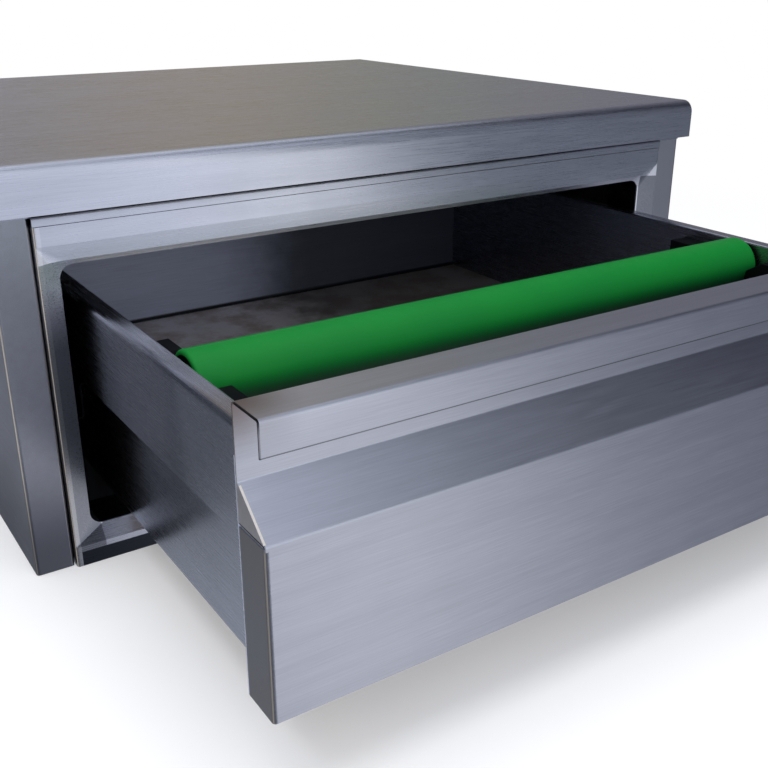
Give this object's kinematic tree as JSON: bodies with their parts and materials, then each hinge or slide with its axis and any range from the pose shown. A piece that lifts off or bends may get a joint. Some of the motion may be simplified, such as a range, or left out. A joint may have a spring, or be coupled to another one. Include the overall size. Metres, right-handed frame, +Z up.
{
  "type": "coffee knock drawer",
  "caption": "Low stainless counter housing with a wide drawer on telescopic rails, a folded full-width handle and a green rubber-sleeved knock bar across the drawer.",
  "frame": {"origin": "middle of the underside of the housing", "axes": "+X to the right seen from the front, +Y to the back of the housing, +Z up; the drawer opens along -Y"},
  "size_m": [0.716, 0.9848, 0.334],
  "materials": {
    "stainless": "stainless steel sheet, brushed from left to right",
    "folded_steel": "stainless steel sheet, dull mill finish",
    "zinc_steel": "bright zinc plate on rolled steel",
    "ball_steel": "polished bearing steel",
    "green_rubber": "smooth satin rubber",
    "black_plastic": "fine moulded matt",
    "tube_steel": "turned steel tube",
    "black_rubber": "matt rubber",
    "board": "water-resistant board, hidden"
  },
  "bodies": {
    "housing": {"face_frame": "stainless", "stile_left": "folded_steel", "stile_right": "folded_steel", "side_panel_left": "stainless", "side_panel_right": "stainless", "back_panel": "stainless", "base_panel": "folded_steel", "top_deck": "stainless", "worktop_skin": "stainless", "worktop_core": "board", "worktop_pads": "black_rubber", "rail_bracket_left": "zinc_steel", "rail_bracket_right": "zinc_steel", "outer_rail_left": "zinc_steel", "outer_rail_right": "zinc_steel", "frame_screws": "zinc_steel", "back_screws": "zinc_steel"},
    "drawer": {"drawer_side_left": "stainless", "drawer_side_right": "stainless", "drawer_pan": "stainless", "cross_brace_front": "folded_steel", "cross_brace_rear": "folded_steel", "inner_rail_left": "zinc_steel", "inner_rail_right": "zinc_steel", "drawer_front": "stainless", "front_inner_panel": "stainless", "front_screws": "zinc_steel", "cradle_left": "black_plastic", "cradle_right": "black_plastic", "cradle_screws": "zinc_steel"},
    "middle_left": {"middle_rail_left": "zinc_steel"},
    "middle_right": {"middle_rail_right": "zinc_steel"},
    "outer_bearing_left": {"outer_cage_left": "zinc_steel", "outer_balls_left": "ball_steel"},
    "outer_bearing_right": {"outer_cage_right": "zinc_steel", "outer_balls_right": "ball_steel"},
    "inner_bearing_left": {"inner_cage_left": "zinc_steel", "inner_balls_left": "ball_steel"},
    "inner_bearing_right": {"inner_cage_right": "zinc_steel", "inner_balls_right": "ball_steel"},
    "knock_bar": {"bar_sleeve": "green_rubber", "bar_tube": "tube_steel", "bar_plug_left": "black_plastic", "bar_plug_right": "black_plastic"}
  },
  "joints": [
    {"name": "drawer_slide", "type": "slide", "parent": "housing", "child": "drawer", "axis": [0, -1, 0], "range_m": [-0.30955, 0.19045]},
    {"name": "middle_slide_left", "type": "slide", "parent": "housing", "child": "middle_left", "axis": [0, -1, 0], "range_m": [-0.15477, 0.09523]},
    {"name": "outer_bearing_slide_left", "type": "slide", "parent": "housing", "child": "outer_bearing_left", "axis": [0, -1, 0], "range_m": [-0.07739, 0.04761]},
    {"name": "inner_bearing_slide_left", "type": "slide", "parent": "housing", "child": "inner_bearing_left", "axis": [0, -1, 0], "range_m": [-0.23216, 0.14284]},
    {"name": "middle_slide_right", "type": "slide", "parent": "housing", "child": "middle_right", "axis": [0, -1, 0], "range_m": [-0.15477, 0.09523]},
    {"name": "outer_bearing_slide_right", "type": "slide", "parent": "housing", "child": "outer_bearing_right", "axis": [0, -1, 0], "range_m": [-0.07739, 0.04761]},
    {"name": "inner_bearing_slide_right", "type": "slide", "parent": "housing", "child": "inner_bearing_right", "axis": [0, -1, 0], "range_m": [-0.23216, 0.14284]},
    {"name": "knock_bar_lift", "type": "slide", "parent": "drawer", "child": "knock_bar", "axis": [0, 0, 1], "range_m": [0, 0.045]}
  ],
  "couplings": [
    {"joint": "middle_slide_left", "follows": "drawer_slide", "ratio": 0.5},
    {"joint": "outer_bearing_slide_left", "follows": "drawer_slide", "ratio": 0.25},
    {"joint": "inner_bearing_slide_left", "follows": "drawer_slide", "ratio": 0.75},
    {"joint": "middle_slide_right", "follows": "drawer_slide", "ratio": 0.5},
    {"joint": "outer_bearing_slide_right", "follows": "drawer_slide", "ratio": 0.25},
    {"joint": "inner_bearing_slide_right", "follows": "drawer_slide", "ratio": 0.75}
  ]
}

AIM: Output the full listing without altering anything.

OUTPUT OF THE TASK:
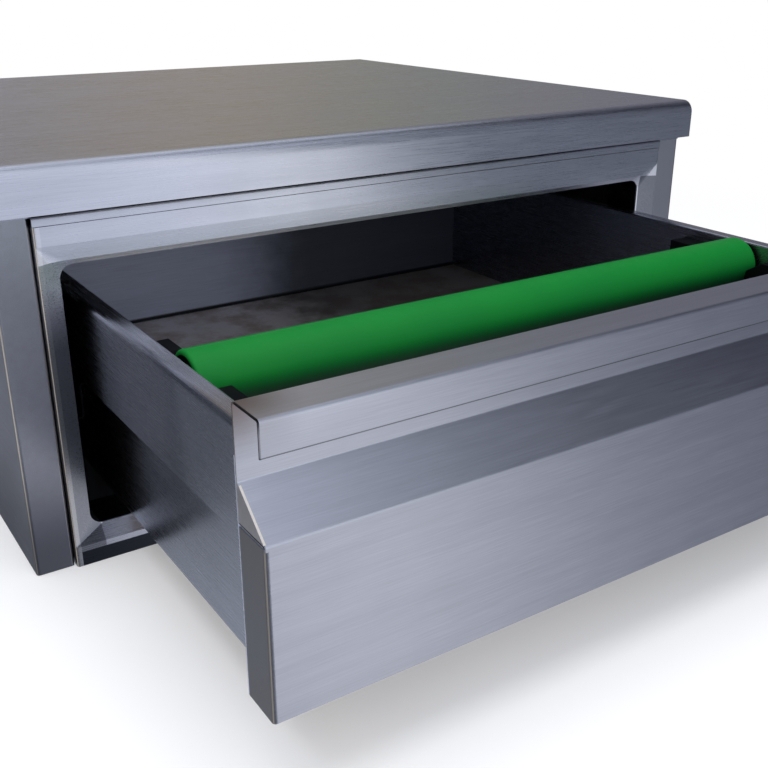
Give this object's kinematic tree as JSON: bodies with their parts and materials, then each hinge or slide with its axis and any range from the pose shown. A piece that lifts off or bends may get a joint. Some of the motion may be simplified, such as a range, or left out. A joint may have a spring, or be coupled to another one. Include the overall size. Metres, right-handed frame, +Z up.
{
  "type": "coffee knock drawer",
  "caption": "Low stainless counter housing with a wide drawer on telescopic rails, a folded full-width handle and a green rubber-sleeved knock bar across the drawer.",
  "frame": {"origin": "middle of the underside of the housing", "axes": "+X to the right seen from the front, +Y to the back of the housing, +Z up; the drawer opens along -Y"},
  "size_m": [0.716, 0.9848, 0.334],
  "materials": {
    "stainless": "stainless steel sheet, brushed from left to right",
    "folded_steel": "stainless steel sheet, dull mill finish",
    "zinc_steel": "bright zinc plate on rolled steel",
    "ball_steel": "polished bearing steel",
    "green_rubber": "smooth satin rubber",
    "black_plastic": "fine moulded matt",
    "tube_steel": "turned steel tube",
    "black_rubber": "matt rubber",
    "board": "water-resistant board, hidden"
  },
  "bodies": {
    "housing": {"face_frame": "stainless", "stile_left": "folded_steel", "stile_right": "folded_steel", "side_panel_left": "stainless", "side_panel_right": "stainless", "back_panel": "stainless", "base_panel": "folded_steel", "top_deck": "stainless", "worktop_skin": "stainless", "worktop_core": "board", "worktop_pads": "black_rubber", "rail_bracket_left": "zinc_steel", "rail_bracket_right": "zinc_steel", "outer_rail_left": "zinc_steel", "outer_rail_right": "zinc_steel", "frame_screws": "zinc_steel", "back_screws": "zinc_steel"},
    "drawer": {"drawer_side_left": "stainless", "drawer_side_right": "stainless", "drawer_pan": "stainless", "cross_brace_front": "folded_steel", "cross_brace_rear": "folded_steel", "inner_rail_left": "zinc_steel", "inner_rail_right": "zinc_steel", "drawer_front": "stainless", "front_inner_panel": "stainless", "front_screws": "zinc_steel", "cradle_left": "black_plastic", "cradle_right": "black_plastic", "cradle_screws": "zinc_steel"},
    "middle_left": {"middle_rail_left": "zinc_steel"},
    "middle_right": {"middle_rail_right": "zinc_steel"},
    "outer_bearing_left": {"outer_cage_left": "zinc_steel", "outer_balls_left": "ball_steel"},
    "outer_bearing_right": {"outer_cage_right": "zinc_steel", "outer_balls_right": "ball_steel"},
    "inner_bearing_left": {"inner_cage_left": "zinc_steel", "inner_balls_left": "ball_steel"},
    "inner_bearing_right": {"inner_cage_right": "zinc_steel", "inner_balls_right": "ball_steel"},
    "knock_bar": {"bar_sleeve": "green_rubber", "bar_tube": "tube_steel", "bar_plug_left": "black_plastic", "bar_plug_right": "black_plastic"}
  },
  "joints": [
    {"name": "drawer_slide", "type": "slide", "parent": "housing", "child": "drawer", "axis": [0, -1, 0], "range_m": [-0.30955, 0.19045]},
    {"name": "middle_slide_left", "type": "slide", "parent": "housing", "child": "middle_left", "axis": [0, -1, 0], "range_m": [-0.15477, 0.09523]},
    {"name": "outer_bearing_slide_left", "type": "slide", "parent": "housing", "child": "outer_bearing_left", "axis": [0, -1, 0], "range_m": [-0.07739, 0.04761]},
    {"name": "inner_bearing_slide_left", "type": "slide", "parent": "housing", "child": "inner_bearing_left", "axis": [0, -1, 0], "range_m": [-0.23216, 0.14284]},
    {"name": "middle_slide_right", "type": "slide", "parent": "housing", "child": "middle_right", "axis": [0, -1, 0], "range_m": [-0.15477, 0.09523]},
    {"name": "outer_bearing_slide_right", "type": "slide", "parent": "housing", "child": "outer_bearing_right", "axis": [0, -1, 0], "range_m": [-0.07739, 0.04761]},
    {"name": "inner_bearing_slide_right", "type": "slide", "parent": "housing", "child": "inner_bearing_right", "axis": [0, -1, 0], "range_m": [-0.23216, 0.14284]},
    {"name": "knock_bar_lift", "type": "slide", "parent": "drawer", "child": "knock_bar", "axis": [0, 0, 1], "range_m": [0, 0.045]}
  ],
  "couplings": [
    {"joint": "middle_slide_left", "follows": "drawer_slide", "ratio": 0.5},
    {"joint": "outer_bearing_slide_left", "follows": "drawer_slide", "ratio": 0.25},
    {"joint": "inner_bearing_slide_left", "follows": "drawer_slide", "ratio": 0.75},
    {"joint": "middle_slide_right", "follows": "drawer_slide", "ratio": 0.5},
    {"joint": "outer_bearing_slide_right", "follows": "drawer_slide", "ratio": 0.25},
    {"joint": "inner_bearing_slide_right", "follows": "drawer_slide", "ratio": 0.75}
  ]
}